▸ **YOUR OBJECTIVE**: Extract all of the data and reproduce it precisely.

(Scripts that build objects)

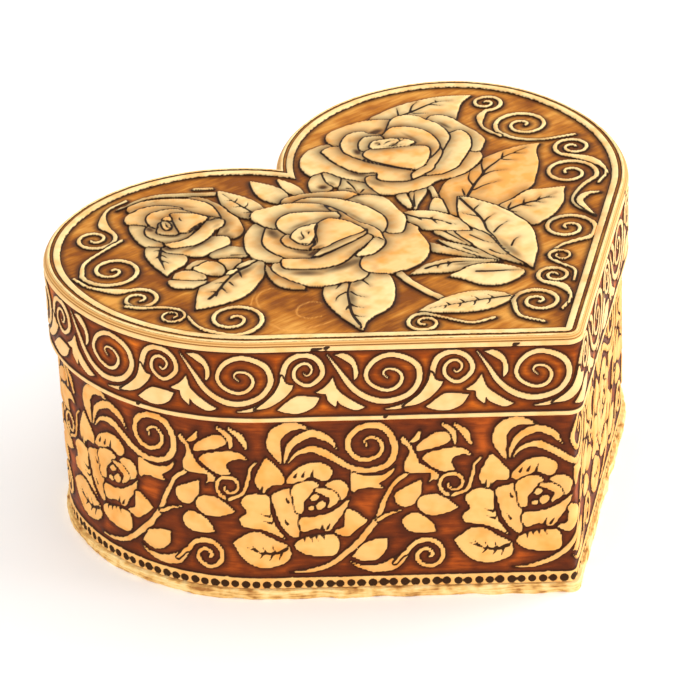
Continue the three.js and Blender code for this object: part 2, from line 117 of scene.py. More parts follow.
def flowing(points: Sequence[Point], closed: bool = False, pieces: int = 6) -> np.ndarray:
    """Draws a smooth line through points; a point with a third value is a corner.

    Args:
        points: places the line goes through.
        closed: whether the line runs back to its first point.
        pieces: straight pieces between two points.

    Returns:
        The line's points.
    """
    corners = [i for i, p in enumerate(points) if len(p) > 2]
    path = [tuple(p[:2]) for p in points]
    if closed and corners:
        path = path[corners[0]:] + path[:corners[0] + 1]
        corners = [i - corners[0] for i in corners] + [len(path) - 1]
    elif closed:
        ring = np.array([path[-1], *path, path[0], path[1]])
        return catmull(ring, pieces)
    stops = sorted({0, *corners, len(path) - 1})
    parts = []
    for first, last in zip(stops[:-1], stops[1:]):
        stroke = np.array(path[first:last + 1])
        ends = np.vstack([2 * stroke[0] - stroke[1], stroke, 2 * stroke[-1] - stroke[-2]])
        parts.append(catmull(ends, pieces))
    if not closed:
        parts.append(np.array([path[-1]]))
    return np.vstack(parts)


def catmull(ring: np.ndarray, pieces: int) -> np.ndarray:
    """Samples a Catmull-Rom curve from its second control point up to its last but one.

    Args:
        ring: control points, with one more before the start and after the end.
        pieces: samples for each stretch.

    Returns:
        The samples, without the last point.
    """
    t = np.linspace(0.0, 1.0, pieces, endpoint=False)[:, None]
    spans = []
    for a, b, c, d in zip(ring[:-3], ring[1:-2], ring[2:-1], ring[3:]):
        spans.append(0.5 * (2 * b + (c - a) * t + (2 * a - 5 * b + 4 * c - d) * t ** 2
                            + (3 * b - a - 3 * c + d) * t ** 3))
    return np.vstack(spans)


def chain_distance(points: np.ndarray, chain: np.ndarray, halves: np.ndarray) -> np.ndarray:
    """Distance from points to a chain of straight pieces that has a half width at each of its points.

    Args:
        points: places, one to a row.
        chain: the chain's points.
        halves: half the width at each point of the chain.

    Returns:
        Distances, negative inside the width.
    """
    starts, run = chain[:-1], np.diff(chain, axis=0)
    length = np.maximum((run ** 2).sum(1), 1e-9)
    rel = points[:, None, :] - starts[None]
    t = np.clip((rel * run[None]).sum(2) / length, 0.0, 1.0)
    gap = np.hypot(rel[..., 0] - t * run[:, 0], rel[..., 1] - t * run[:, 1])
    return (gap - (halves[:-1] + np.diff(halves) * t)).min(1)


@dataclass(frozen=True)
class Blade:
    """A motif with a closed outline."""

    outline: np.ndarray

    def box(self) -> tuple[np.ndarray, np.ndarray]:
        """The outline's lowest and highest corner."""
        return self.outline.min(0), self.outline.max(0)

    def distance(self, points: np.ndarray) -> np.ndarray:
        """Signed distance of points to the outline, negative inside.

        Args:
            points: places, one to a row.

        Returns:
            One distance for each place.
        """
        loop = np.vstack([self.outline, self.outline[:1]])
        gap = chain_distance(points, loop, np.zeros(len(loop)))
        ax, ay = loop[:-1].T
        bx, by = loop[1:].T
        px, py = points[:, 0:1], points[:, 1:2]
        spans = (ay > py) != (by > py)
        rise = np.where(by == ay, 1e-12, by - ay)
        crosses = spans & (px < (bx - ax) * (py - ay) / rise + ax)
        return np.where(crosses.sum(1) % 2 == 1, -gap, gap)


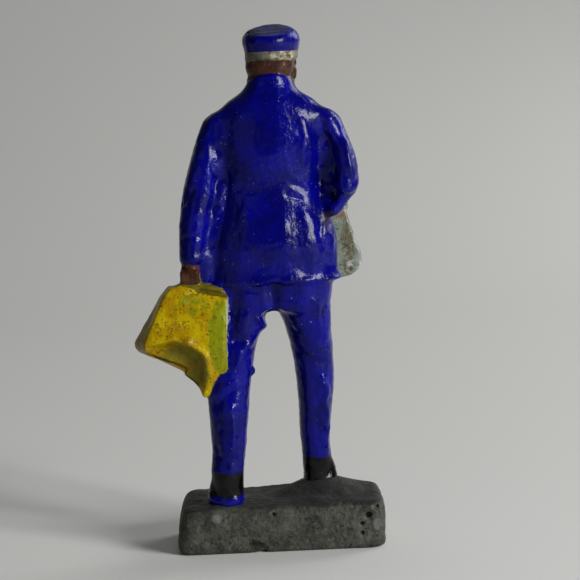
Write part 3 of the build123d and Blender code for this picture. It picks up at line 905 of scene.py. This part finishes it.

▸ **SOLUTION**:
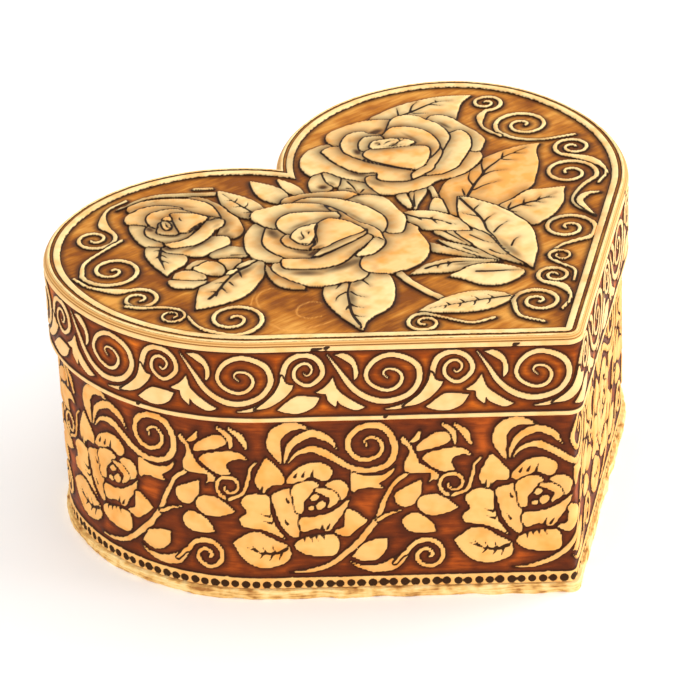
Continue the three.js and Blender code for this object: part 2, from line 117 of scene.py. More parts follow.
def flowing(points: Sequence[Point], closed: bool = False, pieces: int = 6) -> np.ndarray:
    """Draws a smooth line through points; a point with a third value is a corner.

    Args:
        points: places the line goes through.
        closed: whether the line runs back to its first point.
        pieces: straight pieces between two points.

    Returns:
        The line's points.
    """
    corners = [i for i, p in enumerate(points) if len(p) > 2]
    path = [tuple(p[:2]) for p in points]
    if closed and corners:
        path = path[corners[0]:] + path[:corners[0] + 1]
        corners = [i - corners[0] for i in corners] + [len(path) - 1]
    elif closed:
        ring = np.array([path[-1], *path, path[0], path[1]])
        return catmull(ring, pieces)
    stops = sorted({0, *corners, len(path) - 1})
    parts = []
    for first, last in zip(stops[:-1], stops[1:]):
        stroke = np.array(path[first:last + 1])
        ends = np.vstack([2 * stroke[0] - stroke[1], stroke, 2 * stroke[-1] - stroke[-2]])
        parts.append(catmull(ends, pieces))
    if not closed:
        parts.append(np.array([path[-1]]))
    return np.vstack(parts)


def catmull(ring: np.ndarray, pieces: int) -> np.ndarray:
    """Samples a Catmull-Rom curve from its second control point up to its last but one.

    Args:
        ring: control points, with one more before the start and after the end.
        pieces: samples for each stretch.

    Returns:
        The samples, without the last point.
    """
    t = np.linspace(0.0, 1.0, pieces, endpoint=False)[:, None]
    spans = []
    for a, b, c, d in zip(ring[:-3], ring[1:-2], ring[2:-1], ring[3:]):
        spans.append(0.5 * (2 * b + (c - a) * t + (2 * a - 5 * b + 4 * c - d) * t ** 2
                            + (3 * b - a - 3 * c + d) * t ** 3))
    return np.vstack(spans)


def chain_distance(points: np.ndarray, chain: np.ndarray, halves: np.ndarray) -> np.ndarray:
    """Distance from points to a chain of straight pieces that has a half width at each of its points.

    Args:
        points: places, one to a row.
        chain: the chain's points.
        halves: half the width at each point of the chain.

    Returns:
        Distances, negative inside the width.
    """
    starts, run = chain[:-1], np.diff(chain, axis=0)
    length = np.maximum((run ** 2).sum(1), 1e-9)
    rel = points[:, None, :] - starts[None]
    t = np.clip((rel * run[None]).sum(2) / length, 0.0, 1.0)
    gap = np.hypot(rel[..., 0] - t * run[:, 0], rel[..., 1] - t * run[:, 1])
    return (gap - (halves[:-1] + np.diff(halves) * t)).min(1)


@dataclass(frozen=True)
class Blade:
    """A motif with a closed outline."""

    outline: np.ndarray

    def box(self) -> tuple[np.ndarray, np.ndarray]:
        """The outline's lowest and highest corner."""
        return self.outline.min(0), self.outline.max(0)

    def distance(self, points: np.ndarray) -> np.ndarray:
        """Signed distance of points to the outline, negative inside.

        Args:
            points: places, one to a row.

        Returns:
            One distance for each place.
        """
        loop = np.vstack([self.outline, self.outline[:1]])
        gap = chain_distance(points, loop, np.zeros(len(loop)))
        ax, ay = loop[:-1].T
        bx, by = loop[1:].T
        px, py = points[:, 0:1], points[:, 1:2]
        spans = (ay > py) != (by > py)
        rise = np.where(by == ay, 1e-12, by - ay)
        crosses = spans & (px < (bx - ax) * (py - ay) / rise + ax)
        return np.where(crosses.sum(1) % 2 == 1, -gap, gap)


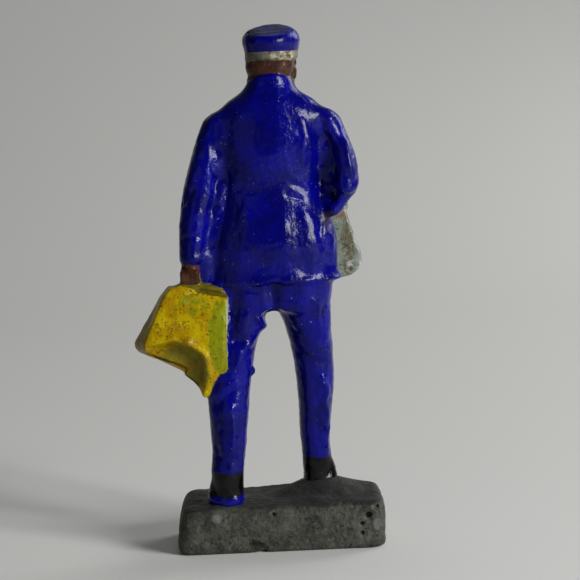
Write part 3 of the build123d and Blender code for this picture. It picks up at line 905 of scene.py. This part finishes it.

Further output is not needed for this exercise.